World Finance: We’ve talked about your transport projects, you also have a healthcare project in the Korle Bu Teaching Hospital, tell us about that.

Magdalene Apenteng: Well the Korle Bu Teaching Hosptial Diagnostics Centre, is expected to provide service, efficient and reliable services as well as affordable services to the hospital. Korle Bu Teaching Hospital is the third largest hospital in Africa, it has a 2000 bed capacity, and has an out patient department of about 1400 patients per day, and also admits about 135 persons a day. What it means is that for these 16 clinical departments, we need effective services in terms of diagnostics for these departments. Therefore this centre is expected to service these departments effectively.

“The Korle Bu Teaching Hosptial Diagnostics Centre is expected to provide efficient, reliable, and affordable services”
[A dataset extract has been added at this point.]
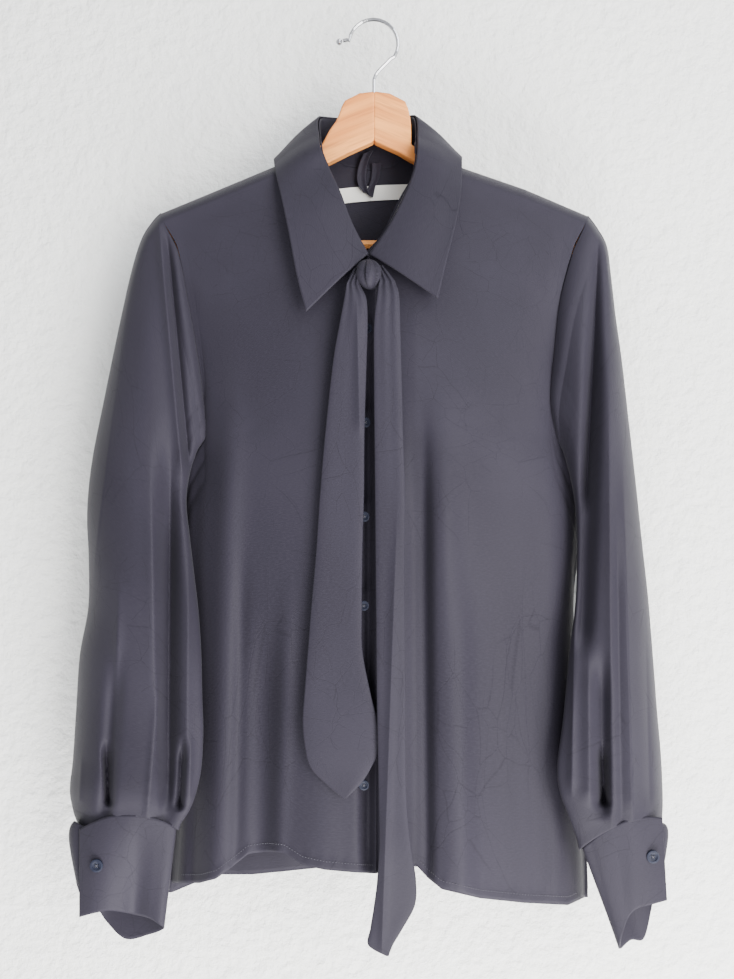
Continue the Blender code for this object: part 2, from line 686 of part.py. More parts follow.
def tube(name, points, width, look):
    curve = bpy.data.curves.new(name, "CURVE")
    curve.dimensions = "3D"
    curve.bevel_depth = width / 2000
    curve.bevel_resolution = 2
    curve.use_fill_caps = True
    line = curve.splines.new("POLY")
    line.points.add(len(points) - 1)
    for target, spot in zip(line.points, points):
        target.co = (*spot, 1)
    return add_object(name, curve, look)


def hook_points():
    """Flared tip, three quarters of a circle, a slanting neck and an upright shank."""
    middle_x, middle_z, radius = -0.5, -23.5, 23.3
    points = [(-29.5, -20.5), (-25.5, -19.5)]
    for step in range(16):
        angle = math.radians(172 - 13.6 * step)
        points.append((middle_x + radius * math.cos(angle), middle_z + radius * math.sin(angle)))
    points += [(16, -37.5), (5.5, -48), (1.5, -53), (0, -57.5), (0, -70)]
    return [in_depth(x, 0, z) for x, z in points]


def build_hanger():
    outline("hanger_arm_right", list(zip(*HANGER_RIGHT.values())), 0, HANGER_THICK, "wood")
    outline("hanger_arm_left", list(zip(*HANGER_LEFT.values())), 0, HANGER_THICK, "wood")
    ends = [in_depth(x, 0, z) for x, z in zip(*BAR.values())]
    tube("hanger_bar", ends, 10, "wood")
    tube("hook", hook_points(), WIRE, "steel")
    mesh = bpy.data.meshes.new("hook_tip")
    ball = bmesh.new()
    bmesh.ops.create_uvsphere(ball, u_segments=12, v_segments=8, radius=0.003)
    ball.to_mesh(mesh)
    ball.free()
    mesh.shade_smooth()
    tip = add_object("hook_tip", mesh, "steel")
    tip.location = in_depth(-33, 0, -21.5)


def build_inside():
    outline("hanging_loop", list(zip(*LOOP.values())), 16.7, 1.2, "cloth")

    def label(u, v):
        x = along(LABEL["x"], u)
        top = along(LABEL["z_top"], u)
        z = top - 15 * 0.95 * v
        return in_depth(x, back_y(x, z) - WALL - 1.0, z)

    sheet("neck_label", label, even(8), even(1), 0.6, "label")


def main():
    for old in list(bpy.data.objects):
        bpy.data.objects.remove(old)
    blouse = bpy.data.collections.new("tie_neck_blouse")
    bpy.context.scene.collection.children.link(blouse)
    build_hanger()
    build_inside()
    build_back()
    build_fronts()
    build_sleeve("sleeve_right", SLEEVE_RIGHT_ROWS, "left", -1, SLEEVE_FOLDS_LEFT)
    build_sleeve("sleeve_left", SLEEVE_LEFT_ROWS, "right", 1, SLEEVE_FOLDS_RIGHT)
    build_cuff("cuff_right", CUFF_RIGHT, False)
    build_cuff("cuff_left", CUFF_LEFT, True)
    build_collar()
    build_tail("tie_tail_right", TAIL_RIGHT, TAIL_RIGHT_FOLDS)
    build_tail("tie_tail_left", TAIL_LEFT, TAIL_LEFT_FOLDS)
    build_knot()
    build_buttons()


main()
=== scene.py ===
"""Dresses the tie-neck blouse on its wooden hanger: fine cloth forms, stitching and finishes.

Tables are in millimetres. Their x and z columns are what an eye at EYE sees on the hanger's
plane (y = 0); in_depth() moves each point along its line of sight to its own depth y.
Right and left are the wearer's. The front faces -Y.
"""

import math

import bpy
import numpy as np
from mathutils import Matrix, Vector


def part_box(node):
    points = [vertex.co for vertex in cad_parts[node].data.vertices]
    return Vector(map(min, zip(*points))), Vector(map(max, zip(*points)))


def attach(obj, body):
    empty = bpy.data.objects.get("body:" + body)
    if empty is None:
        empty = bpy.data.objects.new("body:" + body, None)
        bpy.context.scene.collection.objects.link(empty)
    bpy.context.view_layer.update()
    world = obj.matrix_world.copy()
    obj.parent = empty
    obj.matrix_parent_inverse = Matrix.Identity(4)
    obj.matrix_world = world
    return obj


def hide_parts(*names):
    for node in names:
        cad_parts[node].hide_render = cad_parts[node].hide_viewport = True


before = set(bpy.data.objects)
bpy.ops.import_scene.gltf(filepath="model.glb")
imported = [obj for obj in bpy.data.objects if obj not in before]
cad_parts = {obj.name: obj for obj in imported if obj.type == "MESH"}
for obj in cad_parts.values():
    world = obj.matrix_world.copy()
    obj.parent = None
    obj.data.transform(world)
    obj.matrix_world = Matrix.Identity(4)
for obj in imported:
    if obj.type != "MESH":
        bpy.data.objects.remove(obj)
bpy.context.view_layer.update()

EYE = (-6.6, -900.0, -446.7)
PLANE_HEIGHT = 930.0      # what the camera sees of the hanger's plane, top to bottom
WALL = 1.0
BAND_WALL = 1.5
SEAM_GAP = 0.6
RIDGE_GAP = 0.8
SHOULDER_ROUND = 9.0
HEM_DEPTH = 8.0
THREAD = 0.35
FRONT_BUTTON = 9.0
CUFF_BUTTON = 11.5
BUTTON_THICK = 2.2
BACKDROP_Y = 0.062
MITRE_X = 0.00025         # where the hanger's two arms meet


def table(columns, rows):
    """The rows' columns by name."""
    return dict(zip(columns.split(), zip(*rows)))


# The body's section at each height: side edges, depth at the middle and at the sides of
# front and back, and how square the section is (1 is a plain arch, 0.45 a full round).
BODY = table("z left right front front_side back back_side square", [
    (-89, -203.5, 205, -17, -14, 18, 13, 1.0),
    (-184, -203.5, 205, -22, -15, 21, 13, 1.0),
    (-220, -187, 190, -28, -17, 24, 13, 0.95),
    (-266.5, -177.5, 177.5, -34, -17, 27, 13, 0.85),
    (-314, -169, 172, -38, -14, 29, 12, 0.75),
    (-361.5, -162.5, 168, -40, -9, 30, 8, 0.6),
    (-397, -160.5, 174, -41, -1, 30, 0, 0.5),
    (-409, -167, 179.5, -41, 3, 30, 4, 0.48),
    (-424.5, -175, 186, -42, 6, 30, 7, 0.46),
    (-456.5, -180.5, 193, -42, 9, 30, 10, 0.45),
    (-506, -181.5, 194, -42, 11, 30, 12, 0.45),
    (-544, -180.5, 190, -42, 12, 30, 13, 0.45),
    (-589.5, -179.5, 190, -42, 13, 30, 14, 0.45),
    (-646.5, -179.5, 193, -43, 13, 31, 14, 0.45),
    (-741.5, -184.5, 196.5, -44, 13, 32, 14, 0.45),
    (-841.5, -192, 200.5, -45, 12, 33, 13, 0.45),
])

# Height of the shoulder ridge, from the left sleeve head to the right one.
RIDGE = table("x z", [
    (-205, -185), (-148, -161.5), (-94, -139), (-70.5, -126.5), (-52, -114.5),
    (-36, -101.5), (0, -89), (26.5, -101.5),
    (41, -116), (59, -128.5), (82.5, -140), (143.5, -161), (207, -188),
])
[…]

World Finance: And you’re currently accepting bids on this project?

Magdalene Apenteng: Yes, we have already done the pre-feasibility, and approved the pre-feasibility. However, there are some issues that came up which have to get looked at, and therefore the consultant has been requested to update their pre-feasibility and the report is supposed to come in by the end of May. After which we’ll go ahead and do the procurement and negotiate a contract with the respected private partner that will actually win the bid.

World Finance: Magdalene, thank you

Magdalene Apenteng: Thank you very much Nick.